Edition · November 20, 2021

Trump’s 2021 hangover keeps showing up in the open

A backfill edition for November 20, 2021, when the post-presidency cleanup turned into a bigger political and legal liability than Trumpworld wanted to admit.

November 20, 2021 was one of those days when the old Trump machine still managed to generate fresh damage from the wreckage of the 2020 election and the post-White House paper trail. The biggest storylines were not campaign rallies or policy rollouts; they were the accumulating consequences of a former president who kept fighting subpoenas, records demands, and the basic idea that losing an election means you hand over the keys. The result was a day defined by legal exposure, institutional pushback, and a growing sense that Trump’s most durable legacy was chaos with a filing cabinet attached.

Closing take

The broader pattern is what mattered on November 20: Trump was no longer in the White House, but the White House he left behind was still generating subpoenas, records fights, and unanswered questions. That is a problem for him politically because it keeps the story centered on misconduct rather than grievance. It is a problem legally because every delay, denial, and evasive answer tends to create more paper, more witnesses, and more trouble later. And it is a problem for Trumpworld because the longer the cleanup drags on, the less convincing the claim becomes that this is all just partisan bad luck instead of self-inflicted mess.

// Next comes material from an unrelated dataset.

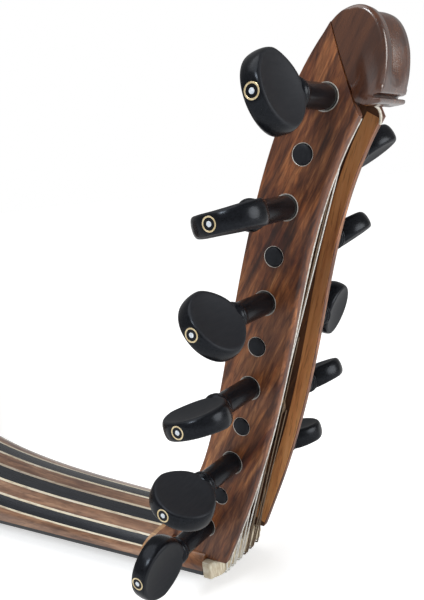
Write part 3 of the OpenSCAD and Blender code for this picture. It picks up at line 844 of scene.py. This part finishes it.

Ranked by how bad the fuckup was

5 stars means maximum fallout. 1 star means a smaller self-own.

Story

Trump’s Mar-a-Lago Records Fight Turns Into a Real Legal Problem

★★★★☆Fuckup rating 4/5 Serious fuckup

The post-presidency records fight kept moving in the wrong direction for Trump on November 20, 2021, as the broader dispute over what he kept, what he returned, and what still sat in private hands became more obviously a legal exposure instead of a paperwork nuisance. The National Archives had already been pushing to recover presidential records, and the public record by this point showed a widening gap between Trumpworld’s resistance and the government’s insistence on getting the documents back. Even before the later criminal case made the stakes unmistakable, the basic political look was bad: a former president acting like official records were souvenir property. The problem for Trump was not only the substance, but the pattern, because each passing week made the story look less like confusion and more like a deliberate holdout.